A KDF is used to retrive several (at least one) secret keys from a master-secret-key. Keyed cryptographic hash functions are popular examples of pseudorandom functions used for key derivation.

There is a body of theorems that shows that a one-way function is sufficient to build many, many types of symmetric cryptography schemes. As the link puts it:

The existence of a one-way function implies the existence of many other useful concepts, including:

• Pseudorandom generators


• Pseudorandom function families


• Bit commitment schemes


• Private-key encryption schemes secure against adaptive chosen-ciphertext attack


• Message authentication codes


• Digital signature schemes (secure against adaptive chosen-message attack)
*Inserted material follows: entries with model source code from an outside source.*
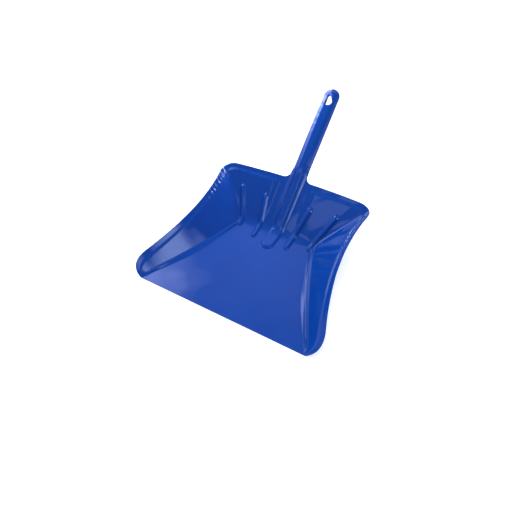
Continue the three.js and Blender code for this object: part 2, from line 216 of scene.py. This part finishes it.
def side_columns(count):
    t = steps(count)
    fold = side_fold(FOLD_CORNER_END[1] + (FOLD_TURN_START[1] - FOLD_CORNER_END[1]) * t)
    rim = side_rim(CORNER_DEPTH + (RIM_TURN_START[1] - CORNER_DEPTH) * t)
    step = STEP_HEIGHT * (0.5 + 0.5 * t)
    width = LEDGE_NARROW + (LEDGE_WIDE - LEDGE_NARROW) * np.sin(math.pi * t)
    return columns(fold, rim, SIDE_SETBACK, step, LEDGE_HEIGHT, width)


def across_valley(point, neighbour):
    """Where a point of one wall would lie if that wall were turned flat with its neighbour's wall."""
    axis = (VALLEY_TOP - VALLEY_FOOT) / np.linalg.norm(VALLEY_TOP - VALLEY_FOOT)
    arm = point - VALLEY_TOP
    along = arm @ axis
    side = neighbour - VALLEY_TOP
    side = side - (side @ axis) * axis
    reach = math.sqrt(arm @ arm - along * along)
    return VALLEY_TOP + along * axis - reach * side / np.linalg.norm(side)


def turn_rim(t):
    """The rounded corner of the rim, cut from two flat walls that meet in a tight valley."""
    side_flat = across_valley(RIM_TURN_START, RIM_TURN_END)
    back_flat = across_valley(RIM_TURN_END, RIM_TURN_START)
    on_side = [RIM_TURN_START, VALLEY_TOP, back_flat]
    on_back = [side_flat, VALLEY_TOP, RIM_TURN_END]
    axis = VALLEY_TOP - VALLEY_FOOT
    side_reach = np.linalg.norm(np.cross(RIM_TURN_START - VALLEY_TOP, axis))
    back_reach = np.linalg.norm(np.cross(RIM_TURN_END - VALLEY_TOP, axis))
    middle = 1 / (1 + math.sqrt(back_reach / side_reach))
    low, high = middle - VALLEY_ROUND, middle + VALLEY_ROUND
    ends = bezier([low], *on_side)[0], bezier([middle], *on_side)[0], bezier([high], *on_back)[0]
    arc = bezier((t - low) / (high - low), *ends)
    walls = np.where((t < low)[:, None], bezier(t, *on_side), bezier(t, *on_back))
    return np.where(((t > low) & (t < high))[:, None], arc, walls)


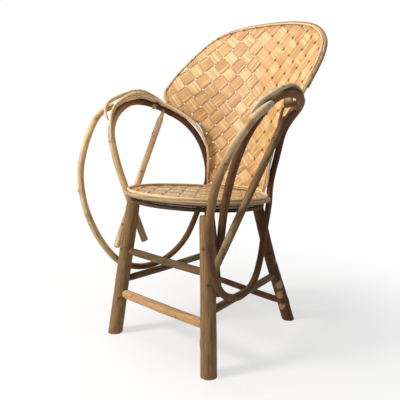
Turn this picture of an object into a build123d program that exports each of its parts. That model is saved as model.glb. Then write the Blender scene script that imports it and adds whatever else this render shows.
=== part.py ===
"""Rustic armchair of bent coppice poles with a woven splint seat and back.

Millimetres, +Z up, the sitter faces -Y and +X is the sitter's left hand.
Points are given for the left side (+X) and mirrored for the right side.
"""
import os
from math import cos, radians, sin, sqrt, tan

from build123d import *

# --- seat: a round hoop, tilted down towards the back -------------------------
SEAT_RADIUS = 202.0            # outside of the rim band
SEAT_CENTRE_Y = -28.0
SEAT_HEIGHT = 431.0            # top of the rim at the seat's centre
SEAT_TILT = 4.5                # degrees
RIM_HEIGHT = 20.0
RIM_THICKNESS = 10.0
RIM_ROUND = 2.0
SEAT_WEAVE_THICKNESS = 4.0
SEAT_WEAVE_RECESS = 4.0        # below the top of the rim
SEAT_RING_DIAMETER = 14.0      # hoop under the weave
LOWER_RING_DIAMETER = 12.0     # hoop on which the legs stand
HOOP_JOINT_AT = 100.0          # degrees, where both hoops' ends meet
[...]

The existence of one-way functions also implies that there is no natural proof for $mathrm{P} ≠ mathrm{NP}$.

So yeah, useful.

Hash functions are ubiquitous in cryptography. No matter to even try to list all applications...

Just one example: signature schemes which are constructed only out of a hash -function (https://en.wikipedia.org/wiki/Hash-based_cryptography)

Hashing also has many non crypto uses. They are still used as a method for avoiding unbalanced indexes and tables, or queue allocation, and scheduling, as well as check digit calculations and fingerprinting (mda5 is still commonly used for download verification).

The intent is even distribution, hence the term "Hash" as we are stirring up the mix to even things out, to avoid hot spots and balance resources.